In connection with the Plan becoming effective, all unvested equity awards for Old Shares granted under the Pioneer Energy Services Corp. Amended and Restated 2007 Incentive Plan (the "2007 Incentive Plan") that were held by any director or employee of the Issuer on the Effective Date vested and became New Shares at the conversion rate of 0.0006849838 New Shares for each Old Share. On the Effective Date, the Reporting Person held 2,965,292 Old Shares pursuant to unvested equity award grants under the 2007 Incentive Plan, all of which had their vesting accelerate and convert into New Shares, which consisted of: (i) 885,094 and 1,659,740 performance phantom award shares granted on January 25, 2018 and January 24, 2019, respectively,
(Continued from Footnote 5) which vested at the maximum multiple of two times the number of units granted due to the change in control of Issuer; (ii) 165,974 time based phantom award shares granted on January 24, 2019 and (iii) 88,510 and 165,974 time based restricted stock units granted on January 25, 2018 and January 24, 2019, respectively. Number of shares includes New Shares withheld by the Issuer to pay for the applicable withholding tax due upon vesting of these equity awards as described in footnote 7.
These New Shares were withheld by the Issuer to pay for the applicable withholding tax due upon vesting of the equity awards described in footnotes 5 and 6.
In accordance with the Plan, holders of the Issuer's Old Shares and existing senior unsecured notes were granted the right to participate in a rights offering (the "Rights Offering") on a pro rata basis for the purchase of unsecured convertible bonds to be issued by the reorganized Issuer (the "New Convertible Bonds"). The New Convertible Bonds will mature in 5 years and 6 months from the Effective Date and bear payable-in-kind interest at 5%. Holders of the New Convertible Bonds are entitled to vote upon all matters upon which holders of any class or classes of common stock of the Issuer have the right to vote, and the number of votes represented by each New Convertible Bond is equal to the largest number of whole shares of New Shares (rounded down to the nearest whole share) into which such New Convertible Bond may be converted.

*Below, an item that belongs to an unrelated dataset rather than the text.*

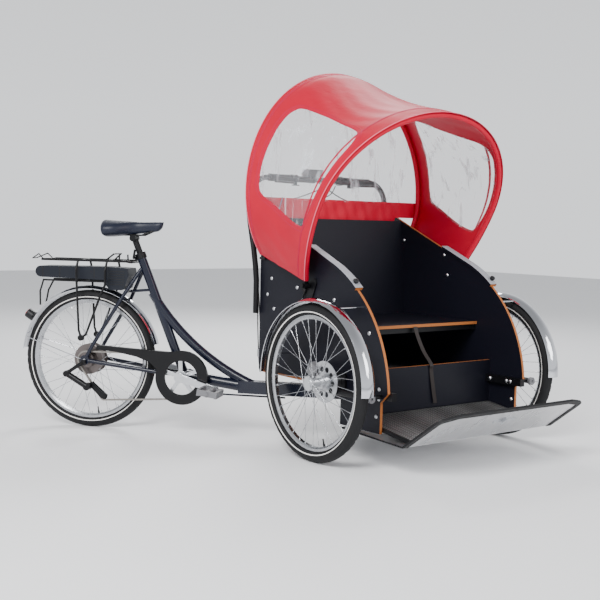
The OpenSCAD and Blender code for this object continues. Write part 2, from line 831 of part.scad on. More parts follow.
module saddle() {
  color(navy) rear_half() hull() {
    for (s = [-1, 1]) {
      translate([-1338, s * 68, 888]) scale([1.25, 1, 0.75]) sphere(27, $fn = 32);
      translate([-1290, s * 52, 893]) scale([1.4, 1, 0.7]) sphere(22, $fn = 32);
    }
    translate([-1126, 0, 886]) scale([1, 1.1, 0.75]) sphere(18, $fn = 32);
    translate([-1180, 0, 888]) scale([1.4, 1.3, 0.8]) sphere(19, $fn = 32);
  }
}

module seat_clamp() {
  p0 = seat_top - seat_dir * 16;
  p1 = seat_top + seat_dir * 8;
  bolt = [p0[0] - 26, p0[1] + 2];
  color(steel_black) rear_half() difference() {
    union() {
      rod(flat3(p0), flat3(p1), tube_r + 4);
      y_cyl(bolt[0], bolt[1], -34, 34, 4);
      y_cyl(bolt[0] + 4, bolt[1], -12, 12, 8);
      rod([bolt[0], -32, bolt[1]], [bolt[0] + 8, -37, bolt[1] + 36], 5);
    }
    rod(flat3(p0 - seat_dir * 20), flat3(seat_top + seat_dir * 0.2), tube_r + 0.1);
    rod(flat3(p0 - seat_dir), flat3(p1 + seat_dir * 20), post_r + 0.3);
  }
}

module rear_fender() {
  color(chrome) rear_half() {
    translate([axle_b[0], 0, axle_b[1]]) rotate([90, 0, 0]) rotate([0, 0, 14])
      rotate_extrude(angle = 160, $fn = wheel_fn) fender_profile(rear_r + 20);
    both() rod([-1725, 30, 385], [-1452, 73, 306], 2);
  }
}

rack_z = 730;
rack_y = 62;
rack_low = 640;
rear_loop = [
  [-1640, 46, rack_z], [-1664, 42, 752], [-1704, 20, 732],
  [-1704, -20, 732], [-1664, -42, 752], [-1640, -46, rack_z]
];

module rack() {
  $fn = 16;
  leg = 82;
  low_y = 52;
  color(steel_black) rear_half() {
    both() {
      chain_of_rods([[-1640, rack_y, rack_z], [-1252, rack_y, rack_z], [-1234, rack_y - 18, rack_z - 4]], 5);
      chain_of_rods([[-1471, rack_y, rack_z], [-1471, leg, 690], [-1457, leg, 430], [-1446, leg, 398]], 4.7);
      chain_of_rods([
        [-1338, rack_y, rack_z], [-1338, leg, 690], [-1338, leg, 628],
        [-1356, leg, 590], [-1424, leg, 412], [-1446, leg, 398]
      ], 4.7);
      rod([-1446, leg - 7, 398], [-1446, leg + 7, 398], 13);
      chain_of_rods([
        [-1338, leg, rack_low], [-1356, low_y, rack_low], [-1636, low_y, rack_low],
        [-1658, low_y - 12, 590], [-1664, low_y - 26, 528]
      ], 3.8);
      rod([-1352, rack_y - 12, rack_z], [-1316, 40, 760], 3.5);
      rod([-1288, rack_y - 12, rack_z], [-1288, 46, 756], 3.5);
    }
    rod([-1234, -rack_y + 18, rack_z - 4], [-1234, rack_y - 18, rack_z - 4], 4.4);
    rod([-1316, -42, 760], [-1316, 42, 760], 3.1);
    chain_of_rods(rear_loop, 2.5);
    for (x = [-1636, -1471, -1352, -1288]) rod([x, -rack_y, rack_z], [x, rack_y, rack_z], 4);
    rod([-1467, -leg, rack_low], [-1467, leg, rack_low], 3.3);
  }
}

module battery() {
  color(navy) rear_half() slab(-54, 54) polygon(concat(
    arc([-1650, 677], 24, 90, 270, 10),
    [[-1348, 647], [-1348, 704]]
  ));
}

module controller() {
  color("#101016") rear_half() slab(-48, 48) polygon([
    [-1347.5, 704], [-1250, 700], [-1246, 668], [-1266, 612], [-1278, 606], [-1332, 606], [-1347.5, 625]
  ]);
}

module tail_light() {
  color(rubber) rear_half() rod([-1709, 0, 472], [-1736, 0, 489], 21);
}

case_r = 115;
case_win = 72;
case_y0 = -66;
case_y1 = -62;

module chain_case() {
  hub_c = bb + [6, -2];
  arm_top = [[-1382, 367], [-1030, 352]];
  color(steel_black) rear_half() {
    slab(case_y0, case_y1) difference() {
      union() {
        translate(hub_c) circle(case_r, $fn = wheel_fn);
        polygon([
          arm_top[0], arm_top[1], [-980, 300], [-1100, 268],
          [-1140, 306], [-1200, 326], [-1290, 342], [-1382, 349]
        ]);
      }
      translate(hub_c) circle(case_win, $fn = wheel_fn);
    }
    translate([hub_c[0], case_y1 + 18, hub_c[1]]) rotate([90, 0, 0]) rotate([0, 0, -92])
      rotate_extrude(angle = 190, $fn = wheel_fn) translate([case_r - 4, 0]) square([3, 19]);
    slab(case_y1 - 1, case_y1 + 18) polygon([
      for (d = [[0, -0.5], [1, -0.5], [1, -3.5], [0, -3.5]]) arm_top[d[0]] + [2, d[1]]
    ]);
  }
}

// Bench of the chain: tangent points of two circles, on the side s
function touch(c1, r1, c2, r2, s) = let (
  d = c2 - c1,
  a = atan2(d[1], d[0]) + s * acos((r1 - r2) / norm(d))
) [c1 + r1 * [cos(a), sin(a)], c2 + r2 * [cos(a), sin(a)]];

pulley = [-1351, 146];
pulley_r = 14;

module chain() {
  wrap = ring_r + 0.6 + chain_t / 2;
  small = cassette_r + 0.6 + chain_t / 2;
  idle = pulley_r + 0.6 + chain_t / 2;
  up = touch(bb, wrap, axle_b, small, -1);
  low = touch(bb, wrap, pulley, idle, 1);
  back = touch(axle_b, small, pulley, idle, -1);
  a0 = atan2(up[0][1] - bb[1], up[0][0] - bb[0]);
  a1 = atan2(low[0][1] - bb[1], low[0][0] - bb[0]);
  a2 = 360 + atan2(back[0][1] - axle_b[1], back[0][0] - axle_b[0]);
  function loop(d) = concat(
    arc(bb, wrap + d, a1, a0, 48),
    arc(axle_b, small + d, a0, a2, 16),
    arc(pulley, idle + d, a2 - 360, a1, 8)
  );
  color("#6b6660") rear_half() slab(chain_y - chain_w / 2, chain_y + chain_w / 2) difference() {
    polygon(loop(chain_t / 2));
    polygon(loop(-chain_t / 2));
  }
}

module derailleur() {
  color(steel_black) rear_half() {
    rod([-1440, -80, 290], [-1508, -84, 244], 8);
    y_cyl(-1436, 292, -84, -71, 11);
    rod([-1514, -78, 240], [-1424, -74, 188], 13);
    y_cyl(-1512, 240, -92, -66, 13);
    y_cyl(-1420, 187, -84, -58, 16);
    for (y = [-60, -42]) slab(y, y + 2) polygon([[-1424, 196], [-1406, 206], [-1338, 150], [-1346, 132], [-1362, 138]]);
    y_cyl(pulley[0], pulley[1], chain_y - 3, chain_y + 3, pulley_r);
    y_cyl(pulley[0], pulley[1], -60, -41, 3);
  }
}

module rear_axle() {
  color(silver) rear_half() {
    y_cyl(axle_b[0], axle_b[1], -71, 84, 6);
    y_cyl(axle_b[0], axle_b[1], 70, 78, 12);
  }
}

module crankset() {
  color(silver) rear_half() {
    y_cyl(bb[0], bb[1], -84, 84, 10);
    translate([bb[0], chain_y, bb[1]]) rotate([90, 0, 0]) {
      translate([0, 0, -1.5]) difference() {
        cylinder(h = 3, r = ring_r, $fn = wheel_fn);
        translate([0, 0, -1]) cylinder(h = 5, r = ring_r - 14, $fn = wheel_fn);
      }
      for (k = [0 : 4]) rotate([0, 0, rest_crank + 36 + 72 * k]) translate([0, -8, -1.5]) cube([ring_r - 10, 16, 5]);
      translate([0, 0, -1.5]) cylinder(h = 9, r = 26);
    }
    translate([bb[0], 0, bb[1]]) for (s = [-1, 1]) {
      turn = s < 0 ? rest_crank : rest_crank + 180;
      d = [cos(turn), sin(turn)] * crank_len;
      difference() {
        union() {
          y_cyl(0, 0, s < 0 ? -86 : 70, s < 0 ? -70 : 86, 19);
          y_cyl(d[0], d[1], s < 0 ? -86 : 70, s < 0 ? -70 : 86, 15);
          slab(s < 0 ? -85 : 72, s < 0 ? -72 : 85) polygon([
            rot2([6, 16], turn), rot2([crank_len, 11], turn), rot2([crank_len, -11], turn), rot2([6, -16], turn)
          ]);
        }
        y_cyl(d[0], d[1], -90, 90, 7 + run_gap);
      }
    }
  }
}

module pedal(side) {
  turn = side < 0 ? rest_crank : rest_crank + 180;
  c = bb + [cos(turn), sin(turn)] * crank_len;
  color(silver) rear_half() mirror([0, side < 0 ? 1 : 0, 0]) {
    y_cyl(c[0], c[1], 70, 196, 7);
    translate([c[0], 0, c[1]]) rotate([0, 8, 0]) {
      y_cyl(0, 0, 96, 192, 14);
      for (s = [-1, 1]) block([s * 38 - 5, 94, -14], [s * 38 + 5, 192, 14]);
      for (y = [94, 184]) block([-38, y, -12], [38, y + 8, 12]);
    }
  }
}

module at_rear_wheel() {
  rear_half() translate([axle_b[0], 0, axle_b[1]]) rotate([-90, 0, 0]) children();
}

module rear_hub() {
  color("#8d7f78") at_rear_wheel() difference() {
    union() {
      translate([0, 0, -26]) cylinder(h = 58, r = motor_r - 6);
      for (z = [-24, 28]) translate([0, 0, z - 1.5]) cylinder(h = 3, r = motor_r);
      translate([0, 0, -42]) cylinder(h = 76, r = 24);
      for (k = [0 : 5]) translate([0, 0, -40 + 3 * k]) cylinder(h = 1.6, r = 24 + 3.6 * k, $fn = wheel_fn);
      translate([0, 0, -51]) cylinder(h = 2, r = cassette_r, $fn = wheel_fn);
      translate([0, 0, -58]) cylinder(h = 18, r = 16);
    }
    translate([0, 0, -70]) cylinder(h = 140, r = 6 + run_gap);
  }
}

front_frame();
steering_yoke();
kingpin();
front_axles();
side_panel(-1);  // side_panel_right
side_panel(1);  // side_panel_left
back_panel();
seat_board();
kick_panel();
storage_floor();
foot_floor();
tread_plate();
footplate();
footplate_trim();
catches();
inner_rails();
panel_bolts();
armrests();
seat_strap();
front_fenders();
tube_plugs();
front_calipers();
handlebar();
grips();
bar_controls();
display();
control_cables();
hood_brackets();
rear_hoop();
hood_cover();
hood_windows();
lever(-1);  // brake_lever_right
lever(1);  // brake_lever_left
front_hoop();
color(rubber) at_front_wheel(-1) tyre_ring(front_r, front_tyre_w);  // right_tyre
color(silver) at_front_wheel(-1) laced_rim(front_r, front_tyre_w, flange_r, flange_off, flange_off);  // right_rim
color(silver) at_front_wheel(-1) front_hub();  // right_hub
color(rubber) at_front_wheel(1) tyre_ring(front_r, front_tyre_w);  // left_tyre
color(silver) at_front_wheel(1) laced_rim(front_r, front_tyre_w, flange_r, flange_off, flange_off);  // left_rim
color(silver) at_front_wheel(1) front_hub();  // left_hub
bike_frame();
head_bushes();
seat_post();
saddle();
seat_clamp();
rear_fender();
rack();
battery();
controller();
tail_light();
chain_case();
chain();
derailleur();
rear_axle();
crankset();
pedal(-1);  // right_pedal
pedal(1);  // left_pedal
color(rubber) at_rear_wheel() tyre_ring(rear_r, rear_tyre_w);  // rear_tyre
color(silver) at_rear_wheel() laced_rim(rear_r, rear_tyre_w, motor_r, 24, 28);  // rear_rim
rear_hub();
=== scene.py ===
"""Looks of the cargo bicycle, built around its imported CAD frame.

Places are given in the CAD's own millimetres: front(x, y, z) for the box, with x forward from the
kingpin, and rear(x, y, z) for the steered rear half. Both return metres in the row frame.
"""

import math

import bmesh
import bpy
from mathutils import Matrix, Vector
from mathutils.geometry import delaunay_2d_cdt


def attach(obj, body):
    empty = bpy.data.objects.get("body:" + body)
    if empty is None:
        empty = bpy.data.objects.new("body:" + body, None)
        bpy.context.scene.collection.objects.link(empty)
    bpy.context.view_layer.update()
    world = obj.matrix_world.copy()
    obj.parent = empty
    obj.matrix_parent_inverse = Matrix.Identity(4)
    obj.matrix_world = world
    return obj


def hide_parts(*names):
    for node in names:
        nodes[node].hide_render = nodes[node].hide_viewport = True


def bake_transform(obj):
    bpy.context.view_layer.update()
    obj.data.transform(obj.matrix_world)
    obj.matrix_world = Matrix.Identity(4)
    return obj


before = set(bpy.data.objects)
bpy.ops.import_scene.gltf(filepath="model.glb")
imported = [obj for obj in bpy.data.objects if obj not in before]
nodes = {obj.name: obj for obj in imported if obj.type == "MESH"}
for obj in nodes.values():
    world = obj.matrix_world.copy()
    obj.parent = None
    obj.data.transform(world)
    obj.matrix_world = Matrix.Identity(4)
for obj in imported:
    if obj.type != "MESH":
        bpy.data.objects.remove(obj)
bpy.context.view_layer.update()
KINGPIN = Vector((411, 303, 0))  # the row frame's place for the kingpin, mm
STEER = math.radians(40.2)  # how far the rear half lies round at rest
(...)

(Continued from Footnote 8) The Reporting Person did not purchase any New Convertible Bonds under the Rights Offering. However, certain members of the Issuer's management, including the Reporting Person, committed to purchase a portion of the New Convertible Bonds not otherwise purchased in the Rights Offering pursuant to a backstop commitment agreement (the "Backstop Agreement"). In accordance with the terms of the Backstop Agreement, the Reporting Person purchased $1,075,000 principal amount of the New Convertible Bonds and received a commitment premium of $86,000 principal amount of the New Convertible Bonds as consideration for entering into the Backstop Agreement.
The New Convertible Bonds are convertible into New Shares at a conversion rate of 75 New Shares per $1,000 of New Convertible Bonds, subject to customary anti-dilution adjustments. The New Convertible Bonds will be convertible at any time in whole or in part at the option of the holder thereof, mandatorily on the maturity date (provided that if the New Shares issuable upon conversion have a value less than the face amount of a New Convertible Bond at such time, the Issuer is obligated to pay the face amount thereof in cash) or, if earlier, at the Issuer's election upon the occurrence of a Merger Event (as defined in the indenture pursuant to which the New Convertible Bonds were issued).
* The Company is not currently listed on any exchange or on the OTC market and therefore does not have a symbol.